What the task asks
Write out all the data again, exactly as it stands.

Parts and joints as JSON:
──────────────────────────────

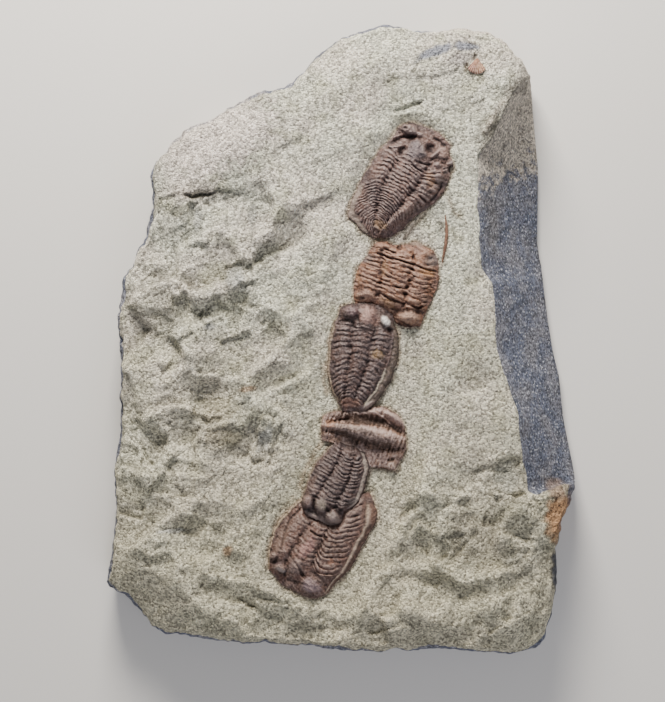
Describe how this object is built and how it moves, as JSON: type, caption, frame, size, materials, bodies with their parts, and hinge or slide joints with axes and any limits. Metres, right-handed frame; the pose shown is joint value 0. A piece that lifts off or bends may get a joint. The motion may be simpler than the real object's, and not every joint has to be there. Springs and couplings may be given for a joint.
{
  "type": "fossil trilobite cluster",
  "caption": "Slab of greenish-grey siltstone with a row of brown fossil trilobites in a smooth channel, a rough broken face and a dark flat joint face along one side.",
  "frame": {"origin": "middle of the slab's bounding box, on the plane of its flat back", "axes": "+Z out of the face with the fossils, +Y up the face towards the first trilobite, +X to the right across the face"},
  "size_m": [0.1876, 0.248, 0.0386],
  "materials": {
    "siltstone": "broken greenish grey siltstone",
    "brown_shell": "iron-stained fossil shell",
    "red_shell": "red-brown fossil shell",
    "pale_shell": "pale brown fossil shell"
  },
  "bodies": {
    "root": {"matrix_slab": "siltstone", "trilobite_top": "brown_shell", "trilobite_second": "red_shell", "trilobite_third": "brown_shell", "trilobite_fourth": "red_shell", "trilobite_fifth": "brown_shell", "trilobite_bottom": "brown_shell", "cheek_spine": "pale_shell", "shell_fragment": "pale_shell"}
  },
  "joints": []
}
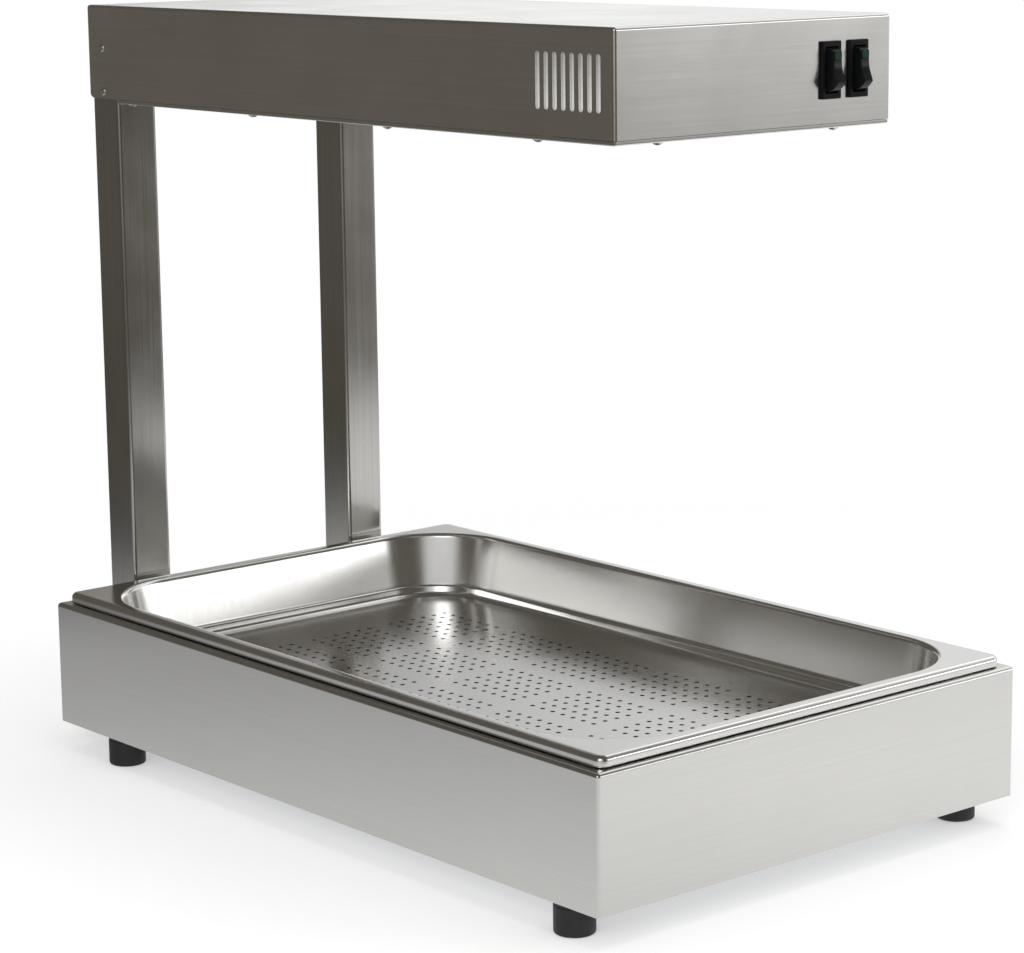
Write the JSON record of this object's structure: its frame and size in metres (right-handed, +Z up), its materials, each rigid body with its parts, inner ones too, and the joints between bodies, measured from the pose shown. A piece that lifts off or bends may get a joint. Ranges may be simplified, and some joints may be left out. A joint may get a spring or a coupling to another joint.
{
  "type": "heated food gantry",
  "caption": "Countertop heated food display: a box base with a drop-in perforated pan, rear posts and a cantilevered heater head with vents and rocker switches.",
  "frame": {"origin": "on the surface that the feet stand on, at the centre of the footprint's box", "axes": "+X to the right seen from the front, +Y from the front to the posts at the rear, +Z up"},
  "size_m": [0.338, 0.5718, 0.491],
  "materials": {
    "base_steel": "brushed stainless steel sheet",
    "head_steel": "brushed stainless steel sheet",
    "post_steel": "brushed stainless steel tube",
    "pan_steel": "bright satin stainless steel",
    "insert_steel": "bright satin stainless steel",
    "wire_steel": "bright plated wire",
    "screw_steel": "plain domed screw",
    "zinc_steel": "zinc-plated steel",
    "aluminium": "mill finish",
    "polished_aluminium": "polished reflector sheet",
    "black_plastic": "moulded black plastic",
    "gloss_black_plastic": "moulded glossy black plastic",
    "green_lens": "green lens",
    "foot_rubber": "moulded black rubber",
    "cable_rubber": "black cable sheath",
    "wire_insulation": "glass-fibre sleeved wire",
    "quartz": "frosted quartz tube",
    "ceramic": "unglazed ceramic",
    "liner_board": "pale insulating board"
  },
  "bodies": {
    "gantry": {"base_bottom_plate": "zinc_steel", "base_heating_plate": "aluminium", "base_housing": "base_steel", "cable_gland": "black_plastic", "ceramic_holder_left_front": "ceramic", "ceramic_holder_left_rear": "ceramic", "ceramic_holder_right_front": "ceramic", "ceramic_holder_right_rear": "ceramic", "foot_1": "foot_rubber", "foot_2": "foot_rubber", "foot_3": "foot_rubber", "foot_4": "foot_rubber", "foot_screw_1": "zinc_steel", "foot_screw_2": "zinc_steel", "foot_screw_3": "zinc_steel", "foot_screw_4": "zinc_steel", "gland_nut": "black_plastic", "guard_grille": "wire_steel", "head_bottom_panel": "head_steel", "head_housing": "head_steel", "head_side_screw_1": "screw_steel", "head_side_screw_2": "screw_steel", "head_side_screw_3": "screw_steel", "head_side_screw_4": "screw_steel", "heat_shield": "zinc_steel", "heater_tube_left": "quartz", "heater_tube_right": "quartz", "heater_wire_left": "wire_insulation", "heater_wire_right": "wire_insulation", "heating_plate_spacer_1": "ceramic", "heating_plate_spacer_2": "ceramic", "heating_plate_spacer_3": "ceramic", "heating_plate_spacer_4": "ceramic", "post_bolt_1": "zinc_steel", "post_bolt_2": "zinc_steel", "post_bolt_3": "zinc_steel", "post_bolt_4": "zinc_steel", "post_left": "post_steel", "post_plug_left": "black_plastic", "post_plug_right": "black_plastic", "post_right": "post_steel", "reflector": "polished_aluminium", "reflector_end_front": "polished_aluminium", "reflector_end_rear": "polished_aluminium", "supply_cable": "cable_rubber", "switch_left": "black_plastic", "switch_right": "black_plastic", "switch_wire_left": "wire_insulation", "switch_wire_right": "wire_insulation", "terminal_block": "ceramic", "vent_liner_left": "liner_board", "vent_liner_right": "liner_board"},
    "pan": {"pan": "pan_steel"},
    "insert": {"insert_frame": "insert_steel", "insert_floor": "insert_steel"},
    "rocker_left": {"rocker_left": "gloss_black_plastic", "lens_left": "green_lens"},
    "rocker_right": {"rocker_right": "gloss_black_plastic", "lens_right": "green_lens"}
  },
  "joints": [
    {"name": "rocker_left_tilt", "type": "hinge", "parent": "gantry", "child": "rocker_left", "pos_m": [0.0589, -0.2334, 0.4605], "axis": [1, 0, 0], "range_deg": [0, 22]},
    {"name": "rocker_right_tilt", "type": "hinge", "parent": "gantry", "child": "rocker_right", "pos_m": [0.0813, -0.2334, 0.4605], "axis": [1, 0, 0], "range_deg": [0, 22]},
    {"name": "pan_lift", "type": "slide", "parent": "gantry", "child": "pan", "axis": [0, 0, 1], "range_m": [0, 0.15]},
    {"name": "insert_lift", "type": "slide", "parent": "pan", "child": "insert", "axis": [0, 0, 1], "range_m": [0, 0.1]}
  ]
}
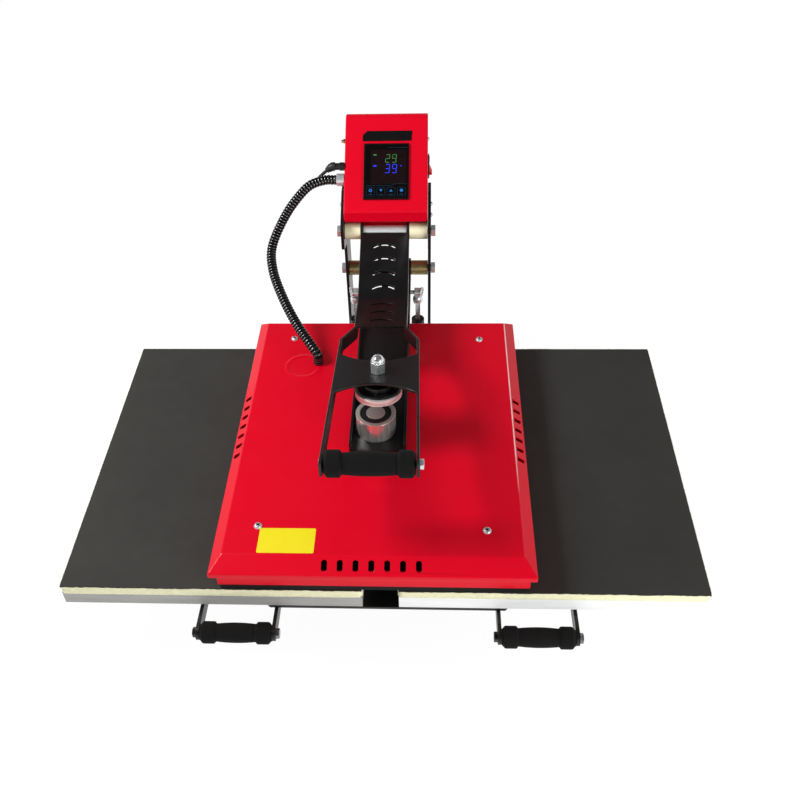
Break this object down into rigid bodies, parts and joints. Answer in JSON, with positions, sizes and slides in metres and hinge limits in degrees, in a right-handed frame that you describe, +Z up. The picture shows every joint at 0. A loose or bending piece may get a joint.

──────────────────────────────

Solved exercise
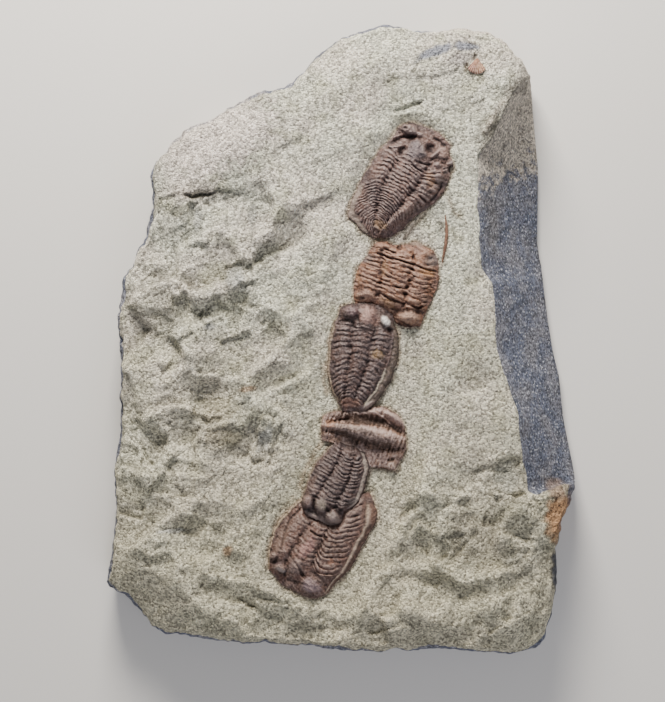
Describe how this object is built and how it moves, as JSON: type, caption, frame, size, materials, bodies with their parts, and hinge or slide joints with axes and any limits. Metres, right-handed frame; the pose shown is joint value 0. A piece that lifts off or bends may get a joint. The motion may be simpler than the real object's, and not every joint has to be there. Springs and couplings may be given for a joint.
{
  "type": "fossil trilobite cluster",
  "caption": "Slab of greenish-grey siltstone with a row of brown fossil trilobites in a smooth channel, a rough broken face and a dark flat joint face along one side.",
  "frame": {"origin": "middle of the slab's bounding box, on the plane of its flat back", "axes": "+Z out of the face with the fossils, +Y up the face towards the first trilobite, +X to the right across the face"},
  "size_m": [0.1876, 0.248, 0.0386],
  "materials": {
    "siltstone": "broken greenish grey siltstone",
    "brown_shell": "iron-stained fossil shell",
    "red_shell": "red-brown fossil shell",
    "pale_shell": "pale brown fossil shell"
  },
  "bodies": {
    "root": {"matrix_slab": "siltstone", "trilobite_top": "brown_shell", "trilobite_second": "red_shell", "trilobite_third": "brown_shell", "trilobite_fourth": "red_shell", "trilobite_fifth": "brown_shell", "trilobite_bottom": "brown_shell", "cheek_spine": "pale_shell", "shell_fragment": "pale_shell"}
  },
  "joints": []
}
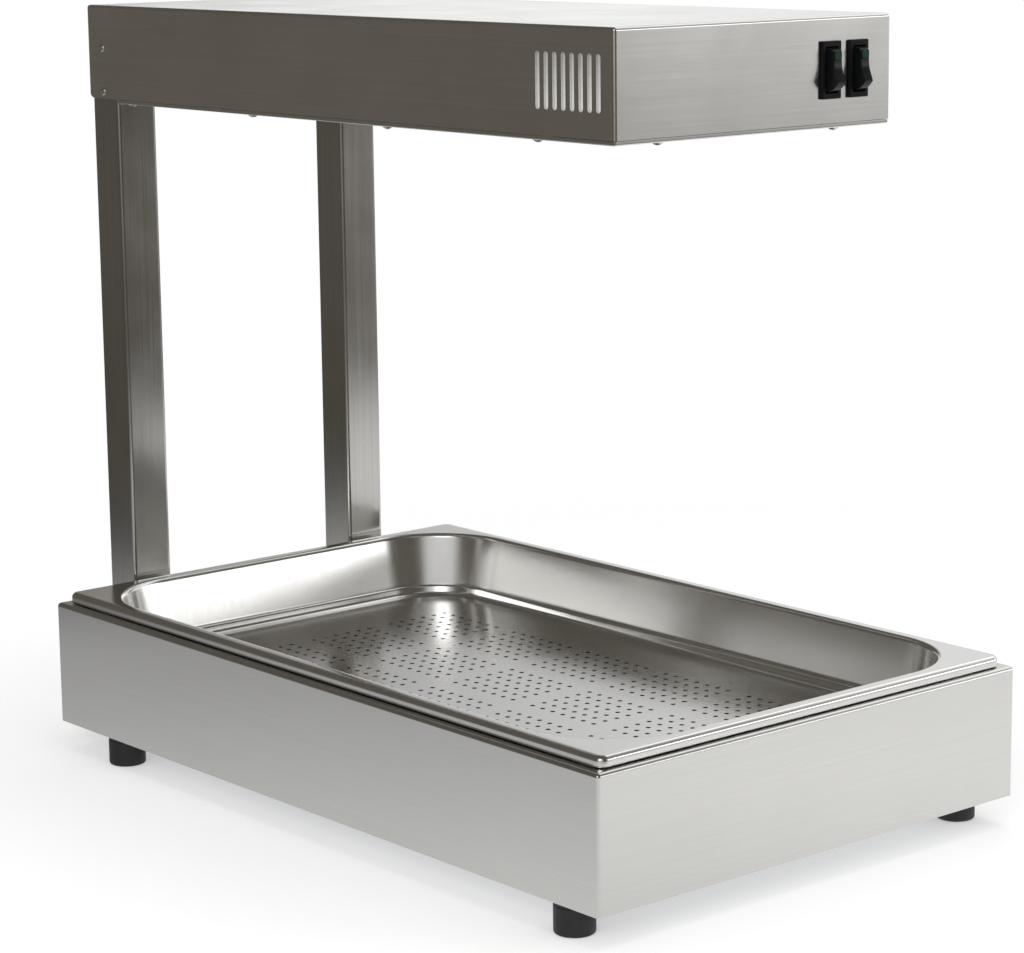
Write the JSON record of this object's structure: its frame and size in metres (right-handed, +Z up), its materials, each rigid body with its parts, inner ones too, and the joints between bodies, measured from the pose shown. A piece that lifts off or bends may get a joint. Ranges may be simplified, and some joints may be left out. A joint may get a spring or a coupling to another joint.
{
  "type": "heated food gantry",
  "caption": "Countertop heated food display: a box base with a drop-in perforated pan, rear posts and a cantilevered heater head with vents and rocker switches.",
  "frame": {"origin": "on the surface that the feet stand on, at the centre of the footprint's box", "axes": "+X to the right seen from the front, +Y from the front to the posts at the rear, +Z up"},
  "size_m": [0.338, 0.5718, 0.491],
  "materials": {
    "base_steel": "brushed stainless steel sheet",
    "head_steel": "brushed stainless steel sheet",
    "post_steel": "brushed stainless steel tube",
    "pan_steel": "bright satin stainless steel",
    "insert_steel": "bright satin stainless steel",
    "wire_steel": "bright plated wire",
    "screw_steel": "plain domed screw",
    "zinc_steel": "zinc-plated steel",
    "aluminium": "mill finish",
    "polished_aluminium": "polished reflector sheet",
    "black_plastic": "moulded black plastic",
    "gloss_black_plastic": "moulded glossy black plastic",
    "green_lens": "green lens",
    "foot_rubber": "moulded black rubber",
    "cable_rubber": "black cable sheath",
    "wire_insulation": "glass-fibre sleeved wire",
    "quartz": "frosted quartz tube",
    "ceramic": "unglazed ceramic",
    "liner_board": "pale insulating board"
  },
  "bodies": {
    "gantry": {"base_bottom_plate": "zinc_steel", "base_heating_plate": "aluminium", "base_housing": "base_steel", "cable_gland": "black_plastic", "ceramic_holder_left_front": "ceramic", "ceramic_holder_left_rear": "ceramic", "ceramic_holder_right_front": "ceramic", "ceramic_holder_right_rear": "ceramic", "foot_1": "foot_rubber", "foot_2": "foot_rubber", "foot_3": "foot_rubber", "foot_4": "foot_rubber", "foot_screw_1": "zinc_steel", "foot_screw_2": "zinc_steel", "foot_screw_3": "zinc_steel", "foot_screw_4": "zinc_steel", "gland_nut": "black_plastic", "guard_grille": "wire_steel", "head_bottom_panel": "head_steel", "head_housing": "head_steel", "head_side_screw_1": "screw_steel", "head_side_screw_2": "screw_steel", "head_side_screw_3": "screw_steel", "head_side_screw_4": "screw_steel", "heat_shield": "zinc_steel", "heater_tube_left": "quartz", "heater_tube_right": "quartz", "heater_wire_left": "wire_insulation", "heater_wire_right": "wire_insulation", "heating_plate_spacer_1": "ceramic", "heating_plate_spacer_2": "ceramic", "heating_plate_spacer_3": "ceramic", "heating_plate_spacer_4": "ceramic", "post_bolt_1": "zinc_steel", "post_bolt_2": "zinc_steel", "post_bolt_3": "zinc_steel", "post_bolt_4": "zinc_steel", "post_left": "post_steel", "post_plug_left": "black_plastic", "post_plug_right": "black_plastic", "post_right": "post_steel", "reflector": "polished_aluminium", "reflector_end_front": "polished_aluminium", "reflector_end_rear": "polished_aluminium", "supply_cable": "cable_rubber", "switch_left": "black_plastic", "switch_right": "black_plastic", "switch_wire_left": "wire_insulation", "switch_wire_right": "wire_insulation", "terminal_block": "ceramic", "vent_liner_left": "liner_board", "vent_liner_right": "liner_board"},
    "pan": {"pan": "pan_steel"},
    "insert": {"insert_frame": "insert_steel", "insert_floor": "insert_steel"},
    "rocker_left": {"rocker_left": "gloss_black_plastic", "lens_left": "green_lens"},
    "rocker_right": {"rocker_right": "gloss_black_plastic", "lens_right": "green_lens"}
  },
  "joints": [
    {"name": "rocker_left_tilt", "type": "hinge", "parent": "gantry", "child": "rocker_left", "pos_m": [0.0589, -0.2334, 0.4605], "axis": [1, 0, 0], "range_deg": [0, 22]},
    {"name": "rocker_right_tilt", "type": "hinge", "parent": "gantry", "child": "rocker_right", "pos_m": [0.0813, -0.2334, 0.4605], "axis": [1, 0, 0], "range_deg": [0, 22]},
    {"name": "pan_lift", "type": "slide", "parent": "gantry", "child": "pan", "axis": [0, 0, 1], "range_m": [0, 0.15]},
    {"name": "insert_lift", "type": "slide", "parent": "pan", "child": "insert", "axis": [0, 0, 1], "range_m": [0, 0.1]}
  ]
}
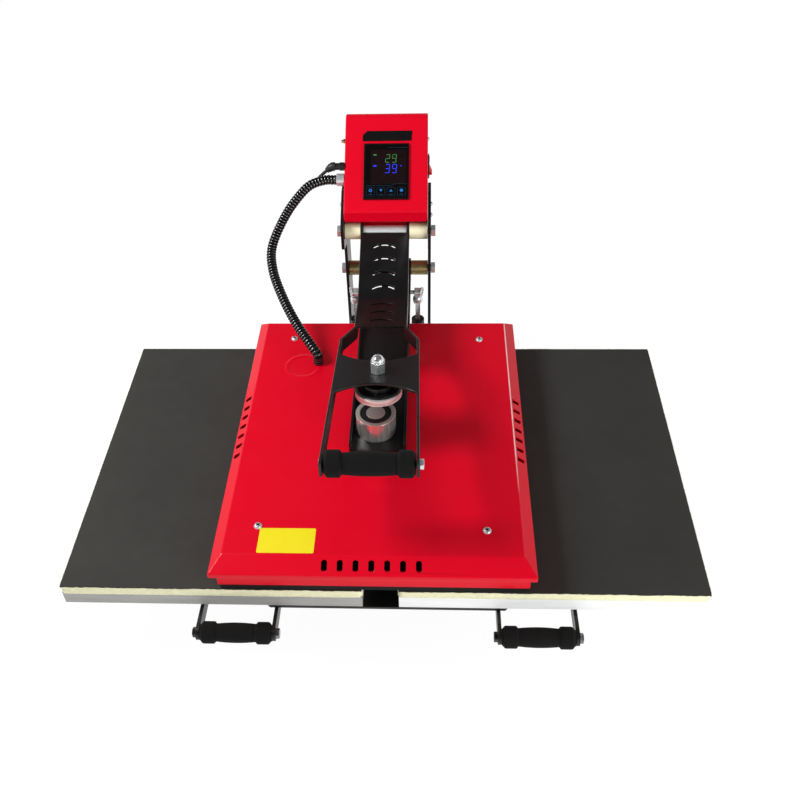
Break this object down into rigid bodies, parts and joints. Answer in JSON, with positions, sizes and slides in metres and hinge limits in degrees, in a right-handed frame that you describe, +Z up. The picture shows every joint at 0. A loose or bending piece may get a joint.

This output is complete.